▶ What you will do
Write out every line of the material exactly as it appears.

········

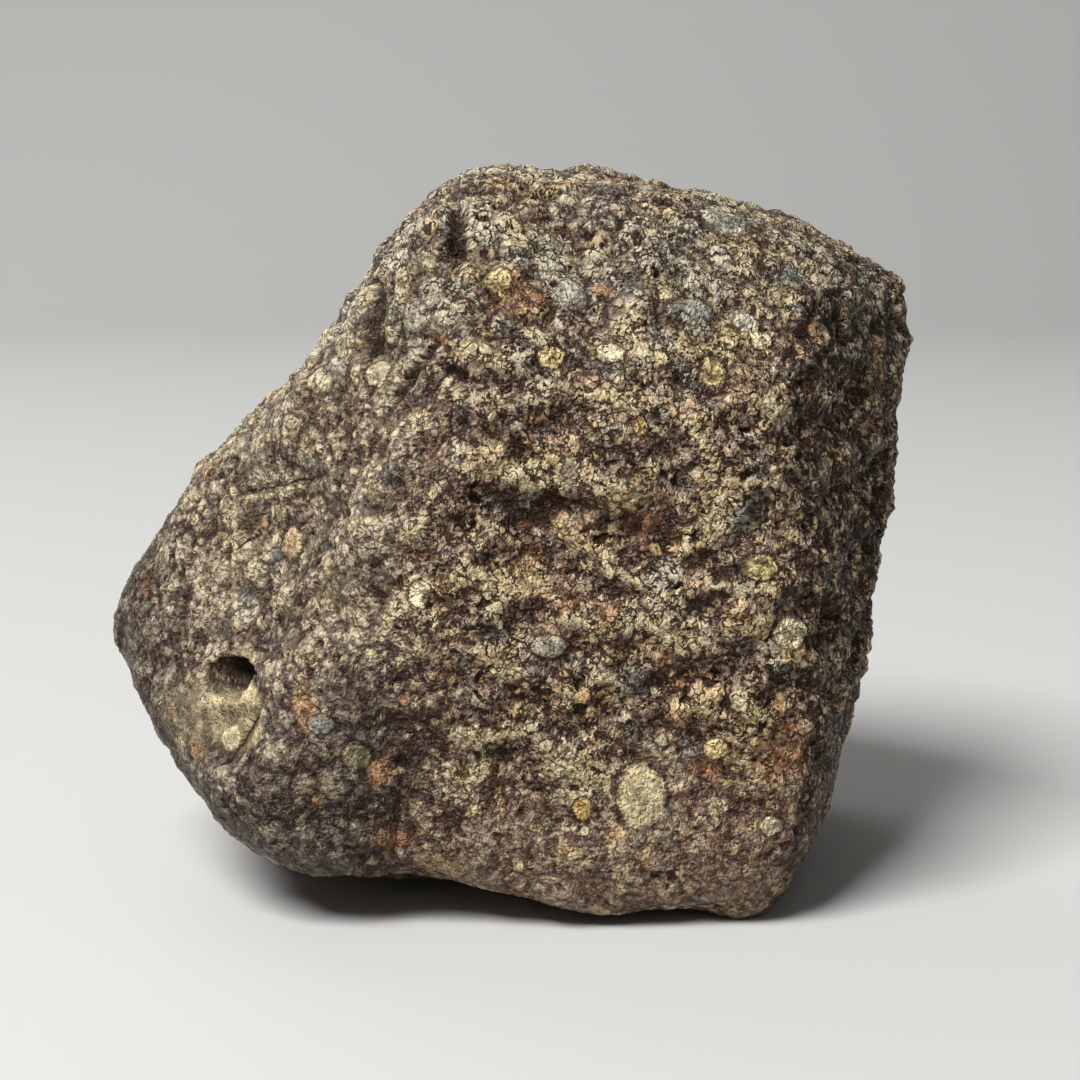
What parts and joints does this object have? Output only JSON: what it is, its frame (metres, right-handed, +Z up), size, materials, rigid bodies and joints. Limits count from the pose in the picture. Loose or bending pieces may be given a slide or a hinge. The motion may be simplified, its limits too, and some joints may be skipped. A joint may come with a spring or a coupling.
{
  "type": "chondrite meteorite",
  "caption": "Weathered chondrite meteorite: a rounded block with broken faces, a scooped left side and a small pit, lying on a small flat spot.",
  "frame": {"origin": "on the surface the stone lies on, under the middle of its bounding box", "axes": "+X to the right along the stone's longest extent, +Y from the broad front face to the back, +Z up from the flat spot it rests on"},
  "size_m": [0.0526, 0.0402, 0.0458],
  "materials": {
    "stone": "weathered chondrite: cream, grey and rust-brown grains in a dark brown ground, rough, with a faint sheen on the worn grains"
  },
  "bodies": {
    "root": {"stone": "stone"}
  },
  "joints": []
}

········

▶ Result
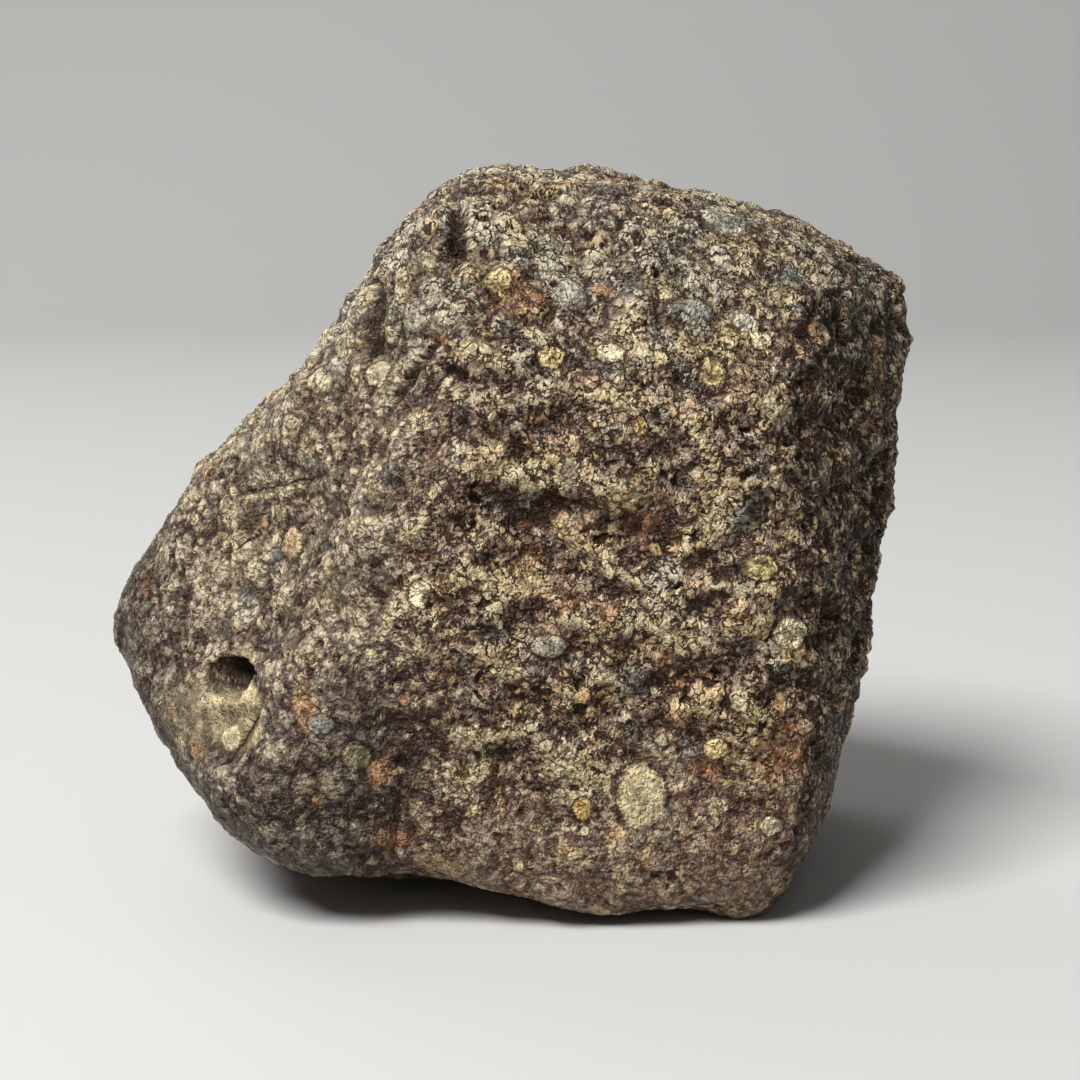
What parts and joints does this object have? Output only JSON: what it is, its frame (metres, right-handed, +Z up), size, materials, rigid bodies and joints. Limits count from the pose in the picture. Loose or bending pieces may be given a slide or a hinge. The motion may be simplified, its limits too, and some joints may be skipped. A joint may come with a spring or a coupling.
{
  "type": "chondrite meteorite",
  "caption": "Weathered chondrite meteorite: a rounded block with broken faces, a scooped left side and a small pit, lying on a small flat spot.",
  "frame": {"origin": "on the surface the stone lies on, under the middle of its bounding box", "axes": "+X to the right along the stone's longest extent, +Y from the broad front face to the back, +Z up from the flat spot it rests on"},
  "size_m": [0.0526, 0.0402, 0.0458],
  "materials": {
    "stone": "weathered chondrite: cream, grey and rust-brown grains in a dark brown ground, rough, with a faint sheen on the worn grains"
  },
  "bodies": {
    "root": {"stone": "stone"}
  },
  "joints": []
}